I had been introduced to drinking and smoking and I was now taking all kinds of illegal drugs and life was moving well. If you are engaged in drug abuse at a tender age when you are not find your own money or you do not go to work the possibility that you are going to engage in theft or prostitution. I had to buy my drugs on daily basis so at first I would go home and look for money everywhere in my mother’s house and took all their savings. Every time I did not find money I would take even a television or blankets so that I would fulfill my selfish needs. I tried by all means to hustle using other means but I failed and the only quick money I could get was from engaging in prostitution in order to survive. I needed food, wise waters as well as drugs daily so I had to act fast. So being a night nurse was the only way out.
Because of my age I did not see the effects of the road I had chosen, I even forgot about my parents and I had vowed not to go back to their home because every time I went there they will always tell me about stopping and that bothers me. I didn’t see the reason why they were so concerned about my life yet it was moving the way I wanted it to. We were living in a small room which was near the biggest bar in Chegutu. Since we did not have properties the room was enough to accommodate 5 people.
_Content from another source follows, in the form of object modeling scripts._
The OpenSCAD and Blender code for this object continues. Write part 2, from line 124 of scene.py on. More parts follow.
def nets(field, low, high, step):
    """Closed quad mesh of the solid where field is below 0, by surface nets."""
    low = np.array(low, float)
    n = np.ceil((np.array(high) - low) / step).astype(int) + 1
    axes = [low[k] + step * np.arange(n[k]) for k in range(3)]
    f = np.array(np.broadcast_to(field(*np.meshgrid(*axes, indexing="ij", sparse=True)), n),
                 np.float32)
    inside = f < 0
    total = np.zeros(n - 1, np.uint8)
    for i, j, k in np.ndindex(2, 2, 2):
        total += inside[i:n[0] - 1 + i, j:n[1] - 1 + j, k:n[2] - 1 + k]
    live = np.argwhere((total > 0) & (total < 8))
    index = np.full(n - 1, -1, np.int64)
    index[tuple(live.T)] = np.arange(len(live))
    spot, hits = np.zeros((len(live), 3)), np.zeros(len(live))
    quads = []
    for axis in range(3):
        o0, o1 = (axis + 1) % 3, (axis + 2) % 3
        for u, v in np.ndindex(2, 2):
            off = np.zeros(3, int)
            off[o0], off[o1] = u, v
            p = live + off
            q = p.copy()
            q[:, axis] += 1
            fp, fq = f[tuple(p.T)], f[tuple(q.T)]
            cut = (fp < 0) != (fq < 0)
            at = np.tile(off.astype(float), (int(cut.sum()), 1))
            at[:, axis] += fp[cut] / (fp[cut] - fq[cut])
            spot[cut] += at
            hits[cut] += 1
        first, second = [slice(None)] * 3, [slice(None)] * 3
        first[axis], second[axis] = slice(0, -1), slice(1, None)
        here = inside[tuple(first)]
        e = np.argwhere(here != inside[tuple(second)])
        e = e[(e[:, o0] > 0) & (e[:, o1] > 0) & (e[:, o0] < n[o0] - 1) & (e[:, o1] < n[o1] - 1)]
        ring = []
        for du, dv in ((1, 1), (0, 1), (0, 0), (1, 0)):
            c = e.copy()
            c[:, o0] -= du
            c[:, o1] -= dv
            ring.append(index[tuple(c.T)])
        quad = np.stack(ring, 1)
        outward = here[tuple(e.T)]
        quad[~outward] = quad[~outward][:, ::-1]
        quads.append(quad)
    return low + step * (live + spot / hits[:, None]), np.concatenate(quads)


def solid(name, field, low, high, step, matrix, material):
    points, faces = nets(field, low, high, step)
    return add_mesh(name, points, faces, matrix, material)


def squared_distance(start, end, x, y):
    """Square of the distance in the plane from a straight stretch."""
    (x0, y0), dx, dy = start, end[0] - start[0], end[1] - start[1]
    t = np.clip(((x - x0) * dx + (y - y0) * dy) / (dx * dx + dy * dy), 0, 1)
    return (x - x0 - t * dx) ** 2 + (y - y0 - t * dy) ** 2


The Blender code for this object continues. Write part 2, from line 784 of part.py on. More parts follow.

All the 5 girls I lived with were also night ladies and me being the youngest made me feel like I had achieved a lot in my life. What I realized is most men love young girls, I had many clients and the money I made was more than others although Sis Shadhe who was our group leader she was the one who was in charge of finances. Our duty was only to provide the service and she would take care of the finances. Just because I was very young, the profession I had chosen seemed to be more fruitful. Being the girl of the moment was the greatest moment of my life little did I know that the African proverb which says ‘’rotten met is loved by flies’’ will be true one day. Sister Shadhe made sure that we get one or two clothes every month so that the business will keep on blooming. This made me to forget completely about home, all I needed was in Chegutu. Who would want to go back home to those boring lectures. My parent were so old fashioned, they did not realize that life is too short so you have to enjoy.
Time passed by and I was now 35. The problem with my job is that the older you get, sales start to decrease. Juniors will be coming and you will be phased out. The competition will be very tough and most clients prefer younger people therefore you will be forced to reduce the price in order to get one. As my value depreciated, Sister Shadhe also told me to find a new place to stay as she wanted to recruit other new recruits who would bring more money to her. This marked the end of the good living at Sister Shadhe’s house. Going back home and correct every wrong move that I had made was all that mattered now.